April 4th, 2008 at 6:52 pm
Actually, the skipped classes that seemed free were really otherwise. You and I both paid for them via taxes, even in your absence. Perhaps they seemed free because the cost was borne with mostly invisible dollars, similar to the “insurance-will-cover-whatever-the-cost” experience at many health care providers.
April 11th, 2008 at 12:17 pm
I do not agree that students’ different performance in school is tightly related to how much they pay.
A. The same amount of tuition may be a heavy burden to a family, but nothing more than a number in the banking account to another. I mean even the cost matters, it should be measured relative to the family income, and I guess that ratio plays more important role in fighting against our intention to leave textbooks aside.

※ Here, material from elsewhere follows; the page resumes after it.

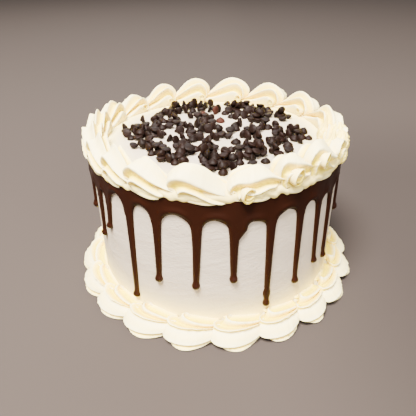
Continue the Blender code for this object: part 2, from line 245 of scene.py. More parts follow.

B. Two of my roommates in college got loans from government in order to pay four-year tuition. But I did not see their stronger incentive to work hard. Rather, the other roommate and I were relatively more competitive. The reason, as we concluded, is we were used to the fierce competition in high school, and we kept the habbit of struggling for being the top students no matter where we are. So, how serious a student is, as far as I am concerned, depends on one’s previous experience in school and one’s study habbit cultivated from it.
C. Your description of students at Idaho and Minnesota speaks for itself that study environment matter! If you find all peers around you work hard and care enough, you would be unconsiously influenced. More practically, you could hardly find enough companions to play frisbee with even if you want to do something for fun, because your friends may care more about how much they get in the test rather than on the court.